**Problem statement**
Return the lines from the one that contains "Turn this picture" through the one that contains "leg_thickness = 11; // [6:1:14]", both included, exactly as written and with nothing added.

**Given entries**
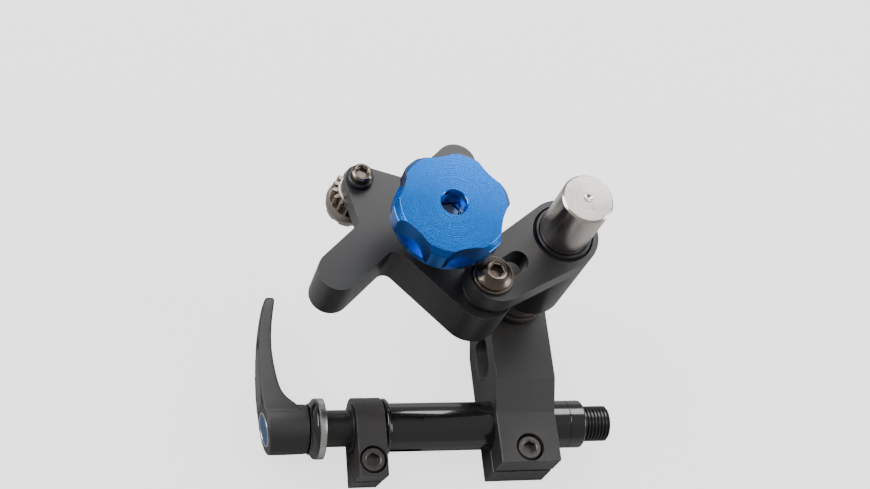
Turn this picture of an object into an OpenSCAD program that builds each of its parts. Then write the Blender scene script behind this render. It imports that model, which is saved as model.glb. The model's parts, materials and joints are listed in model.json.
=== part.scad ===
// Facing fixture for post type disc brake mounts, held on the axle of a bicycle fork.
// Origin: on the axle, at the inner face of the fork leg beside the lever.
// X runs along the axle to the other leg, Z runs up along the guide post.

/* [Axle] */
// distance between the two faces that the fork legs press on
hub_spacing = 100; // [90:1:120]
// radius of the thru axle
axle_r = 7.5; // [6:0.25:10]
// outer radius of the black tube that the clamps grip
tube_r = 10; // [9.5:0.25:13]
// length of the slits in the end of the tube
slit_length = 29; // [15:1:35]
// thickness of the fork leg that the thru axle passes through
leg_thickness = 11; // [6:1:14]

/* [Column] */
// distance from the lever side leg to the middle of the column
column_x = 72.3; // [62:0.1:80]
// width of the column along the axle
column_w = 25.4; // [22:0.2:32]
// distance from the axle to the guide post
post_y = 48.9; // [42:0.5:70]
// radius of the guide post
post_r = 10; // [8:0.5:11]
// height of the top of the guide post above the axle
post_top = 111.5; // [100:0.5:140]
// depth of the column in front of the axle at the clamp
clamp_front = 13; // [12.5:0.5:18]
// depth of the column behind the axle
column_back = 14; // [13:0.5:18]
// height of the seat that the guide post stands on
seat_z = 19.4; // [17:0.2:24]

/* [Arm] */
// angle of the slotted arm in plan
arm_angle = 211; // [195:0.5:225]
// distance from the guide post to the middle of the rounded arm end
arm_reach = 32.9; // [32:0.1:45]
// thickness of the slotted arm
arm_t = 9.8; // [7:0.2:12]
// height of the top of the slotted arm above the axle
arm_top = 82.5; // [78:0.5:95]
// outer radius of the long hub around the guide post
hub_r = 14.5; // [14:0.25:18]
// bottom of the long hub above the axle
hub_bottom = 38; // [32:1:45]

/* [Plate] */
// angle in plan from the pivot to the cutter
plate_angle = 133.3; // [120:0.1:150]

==

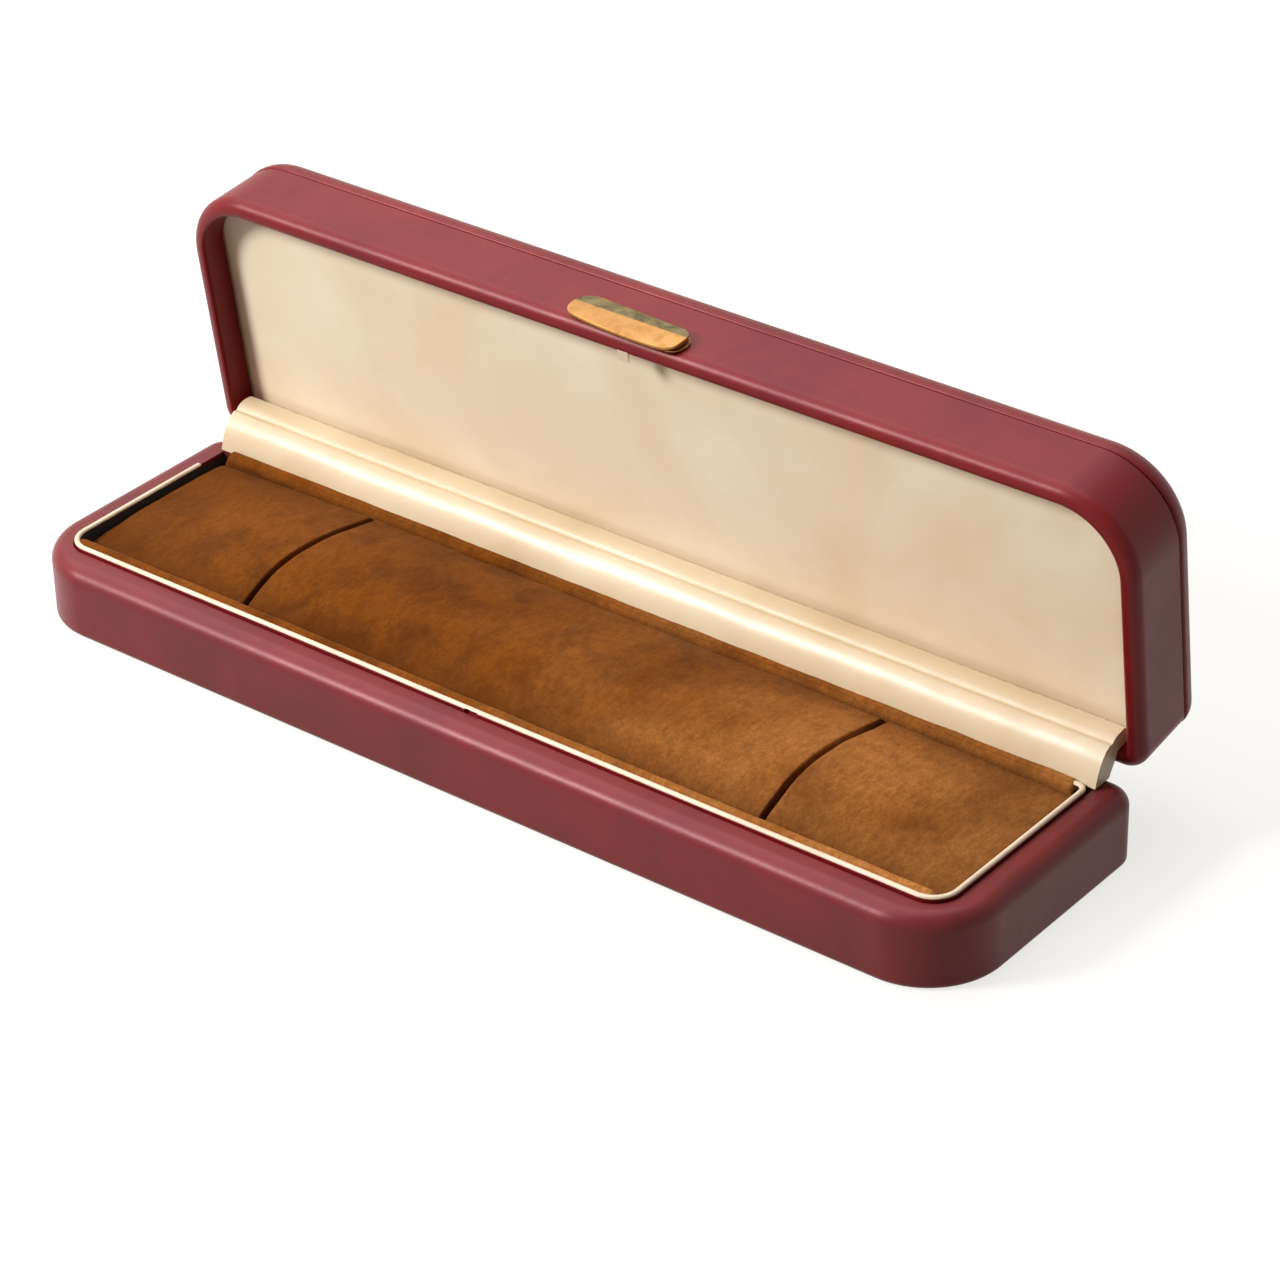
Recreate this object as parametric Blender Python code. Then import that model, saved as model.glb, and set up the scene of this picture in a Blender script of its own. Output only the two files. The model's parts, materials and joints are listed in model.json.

**Full answer**
Turn this picture of an object into an OpenSCAD program that builds each of its parts. Then write the Blender scene script behind this render. It imports that model, which is saved as model.glb. The model's parts, materials and joints are listed in model.json.
=== part.scad ===
// Facing fixture for post type disc brake mounts, held on the axle of a bicycle fork.
// Origin: on the axle, at the inner face of the fork leg beside the lever.
// X runs along the axle to the other leg, Z runs up along the guide post.

/* [Axle] */
// distance between the two faces that the fork legs press on
hub_spacing = 100; // [90:1:120]
// radius of the thru axle
axle_r = 7.5; // [6:0.25:10]
// outer radius of the black tube that the clamps grip
tube_r = 10; // [9.5:0.25:13]
// length of the slits in the end of the tube
slit_length = 29; // [15:1:35]
// thickness of the fork leg that the thru axle passes through
leg_thickness = 11; // [6:1:14]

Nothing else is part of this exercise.